English musician (born 1961)

Andy Kanavan (born 23 May 1961) is an English classical musician, composer and multi-instrumentalist. He was best known for his work with post-punk bands Level 9, Foreign Playground and German band Styffe. Kanavan also played briefly with Killing Joke, Enigma, The Maisonettes, The Alan Parsons Project and Dire Straits. He was recognized as a capable drummer, as showcased in concerts such as Larks in the Park. He was also a founding member of Mellow Yellow.

A session musician, Kanavan drummed for Decca, Polydor and indie label Sabre, and became the drummer for the band Dream Cast on their ill-fated European tour, in which Dave Elliott (guitar), Chris Nichols (keyboards) and Helen Raven (vocals) died in a horrific traffic accident.

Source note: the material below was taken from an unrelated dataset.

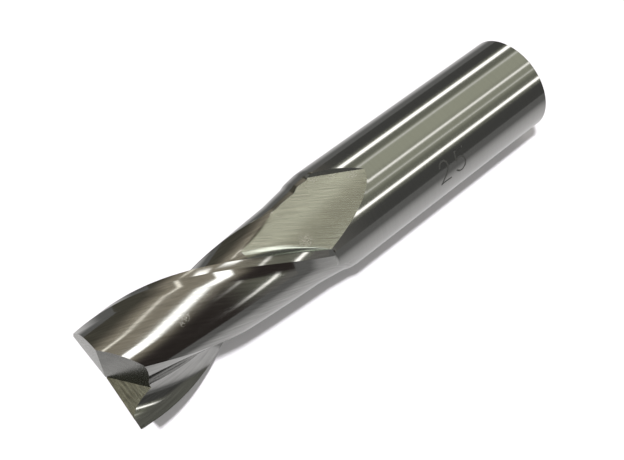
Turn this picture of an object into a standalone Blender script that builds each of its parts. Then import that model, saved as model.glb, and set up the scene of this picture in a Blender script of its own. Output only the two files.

Born in Accrington, the former Royal Marine Officer built a reputation for his aggressive and rhythmic style of drumming. As a rock and soul drummer for bands both in Europe and the UK, Kanavan was never short of work. Following his brief spell of notoriety, Kanavan stepped away from the limelight in the early 1980s and began a new life as a music tutor in the South of England.

Following the death of his wife on 11 August 1989, Blue Haze vocalist Barbara Mac, he lost his love of music. He would fail to show at concerts and was soon dropped by mainstream record labels and bands.

In 2024 Kanavan returned to music reforming The Blue Haze Project and also with Hour Glass.

Kanavan is also composing classical music under his own name as showcased by the BBC.

Kanavan has made several appearances with The Blue Haze Project & Hour Glass in and around Edinburgh and Stirling.

==Band history==

Foreign Playground was founded by Kanavan and Hamilton and although found moderate success with the single "Would You" in Japan, the song failed to enter the UK singles chart. Panned by critics, the band released "Love in the Woods" which saw the band's popularity rise in Germany and Italy. His clashes with other band members sealed the fate of the band. In 1983, the band parted company.